Bank Regulators lower required capital increase to 9%, a win for banks
The recent changes to U.S. banking capital regulations, unveiled by Federal Reserve Vice Chair for Supervision Michael Barr, represent a significant shift in the regulatory landscape for the largest banks. Originally introduced in July 2023, the Basel Endgame proposal aimed to raise capital requirements for the world’s largest banks by approximately 19%. However, following extensive feedback from the banking industry, lawmakers, and business groups, regulators have revised the proposal, cutting the required capital increase by half. The new plan now requires only a 9% increase in capital for big banks, significantly lower than expected.
The original proposal was designed to address vulnerabilities in the banking system that had lingered since the 2008 financial crisis. By requiring banks to hold more capital as a cushion against potential losses, the plan sought to improve the safety and stability of the financial sector. However, concerns arose that such an increase could stifle lending, particularly in areas like mortgages and small business loans, and push financial activity toward nonbank institutions. The revised rules reflect an attempt to balance these concerns by tempering the capital requirements while maintaining some of the protective measures.
One of the most notable aspects of the updated regulations is the exclusion of regional banks with assets between $100 billion and $250 billion from the new capital rules. These institutions, which had been caught up in the regulatory net of the original proposal, will now only be subject to a requirement to recognize unrealized gains and losses on their securities portfolios. This change comes in response to the failures of midsized banks like Silicon Valley Bank, which collapsed in part due to mismanagement of interest rate risks. By focusing on this specific issue, regulators hope to prevent similar failures without imposing unnecessary capital burdens on smaller banks.
The reduction in capital requirements has been viewed as a win for Wall Street’s largest banks, who had lobbied heavily against the initial proposal. Industry executives, including JPMorgan Chase CEO Jamie Dimon, argued that the original 19% increase would have made lending more expensive and harder to access, potentially slowing economic growth. The 9% increase is seen as more manageable, although some critics, such as Senator Elizabeth Warren, have called it a “Wall Street giveaway,” arguing that it could increase the risk of future financial crises and put taxpayers on the hook for potential bailouts.
In addition to the revisions for big banks, the new proposal also brings some of the measures for mortgages and retail loans more in line with international standards. The initial draft of the Basel Endgame was seen as particularly onerous for these areas, which are crucial for consumers and businesses. The updated rules, however, lower the risk weightings for tax credit equity funding structures, often used to finance green energy projects, and reduce surcharges for banks with histories of operational failures. These changes aim to make the capital rules more equitable while supporting key sectors of the economy.
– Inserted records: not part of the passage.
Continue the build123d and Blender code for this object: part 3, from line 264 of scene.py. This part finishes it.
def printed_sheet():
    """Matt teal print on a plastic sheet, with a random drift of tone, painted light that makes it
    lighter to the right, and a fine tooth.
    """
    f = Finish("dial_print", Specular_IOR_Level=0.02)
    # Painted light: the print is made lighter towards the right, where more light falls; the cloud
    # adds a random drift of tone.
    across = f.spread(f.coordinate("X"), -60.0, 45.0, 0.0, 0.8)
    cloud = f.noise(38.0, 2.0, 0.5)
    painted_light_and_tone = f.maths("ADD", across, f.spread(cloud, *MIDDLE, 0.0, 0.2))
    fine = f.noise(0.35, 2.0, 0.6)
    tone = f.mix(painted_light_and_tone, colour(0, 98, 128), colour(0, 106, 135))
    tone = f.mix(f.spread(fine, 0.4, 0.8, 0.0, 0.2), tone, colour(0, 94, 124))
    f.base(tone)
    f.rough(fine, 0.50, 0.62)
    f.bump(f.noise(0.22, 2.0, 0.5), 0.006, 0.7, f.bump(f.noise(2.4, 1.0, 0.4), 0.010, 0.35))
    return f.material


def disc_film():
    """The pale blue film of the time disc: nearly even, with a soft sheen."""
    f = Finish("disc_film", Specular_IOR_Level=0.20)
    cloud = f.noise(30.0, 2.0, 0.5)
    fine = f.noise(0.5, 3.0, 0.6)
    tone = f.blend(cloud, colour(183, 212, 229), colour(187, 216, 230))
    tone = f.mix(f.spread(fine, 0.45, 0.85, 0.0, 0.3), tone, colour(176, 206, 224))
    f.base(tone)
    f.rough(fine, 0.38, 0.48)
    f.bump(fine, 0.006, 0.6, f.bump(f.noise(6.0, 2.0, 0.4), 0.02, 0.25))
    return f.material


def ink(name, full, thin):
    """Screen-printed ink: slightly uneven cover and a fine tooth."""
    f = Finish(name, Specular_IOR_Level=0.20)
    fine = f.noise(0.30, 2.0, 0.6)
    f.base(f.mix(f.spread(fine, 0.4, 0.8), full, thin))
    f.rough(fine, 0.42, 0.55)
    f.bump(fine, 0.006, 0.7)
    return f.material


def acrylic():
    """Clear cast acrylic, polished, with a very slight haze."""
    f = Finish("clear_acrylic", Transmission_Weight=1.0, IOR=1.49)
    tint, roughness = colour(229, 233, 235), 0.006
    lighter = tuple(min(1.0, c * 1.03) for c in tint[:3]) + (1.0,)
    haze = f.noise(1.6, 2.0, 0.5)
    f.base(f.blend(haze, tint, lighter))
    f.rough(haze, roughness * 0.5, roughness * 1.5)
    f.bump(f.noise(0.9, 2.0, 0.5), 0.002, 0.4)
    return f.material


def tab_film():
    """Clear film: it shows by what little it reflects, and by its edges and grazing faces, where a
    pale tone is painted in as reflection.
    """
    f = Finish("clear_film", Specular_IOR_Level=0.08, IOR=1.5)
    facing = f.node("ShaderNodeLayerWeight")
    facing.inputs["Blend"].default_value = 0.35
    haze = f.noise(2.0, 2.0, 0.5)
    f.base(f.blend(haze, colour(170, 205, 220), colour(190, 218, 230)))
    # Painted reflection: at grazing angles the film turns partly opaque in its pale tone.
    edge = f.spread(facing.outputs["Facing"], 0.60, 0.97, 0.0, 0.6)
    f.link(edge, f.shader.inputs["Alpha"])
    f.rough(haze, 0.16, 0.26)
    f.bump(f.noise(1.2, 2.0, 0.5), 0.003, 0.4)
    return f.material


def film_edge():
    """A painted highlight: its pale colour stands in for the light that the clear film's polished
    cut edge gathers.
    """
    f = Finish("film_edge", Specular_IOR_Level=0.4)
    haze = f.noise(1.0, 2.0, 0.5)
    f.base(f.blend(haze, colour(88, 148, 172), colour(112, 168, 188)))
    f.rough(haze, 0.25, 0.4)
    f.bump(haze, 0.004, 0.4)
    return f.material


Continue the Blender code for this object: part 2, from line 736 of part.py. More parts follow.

While the revisions represent a significant concession to the banking industry, the changes are far from final. Barr has stated that the proposal will undergo another public review process before being finalized, with the next step likely delayed until after the November 2024 election. This opens the possibility that, if a Republican candidate wins the presidency, the rules could be further weakened or even abandoned altogether. The delay has left some uncertainty regarding the long-term impact of the regulations on the banking sector.
Overall, the revised capital requirements are expected to have a mixed impact on the banking sector. While the new rules are less stringent than originally proposed, they still represent a tightening of regulations that could affect bank lending practices and profitability. Banks are already well-capitalized, as noted by the American Bankers Association, but any increase in capital requirements will still carry costs for the broader economy. Analysts expect banks to adjust their strategies, including stock buybacks and dividend growth, based on the new capital rules, making this an important consideration in future earnings calls.
In conclusion, the revised Basel Endgame rules represent a significant regulatory shift aimed at balancing the need for financial stability with concerns about economic growth. While the lower-than-expected capital requirements are seen as a win for banks, critics argue that the changes may increase financial risks. The next phase of public review will be crucial in determining the final shape of the regulations and their impact on the banking sector.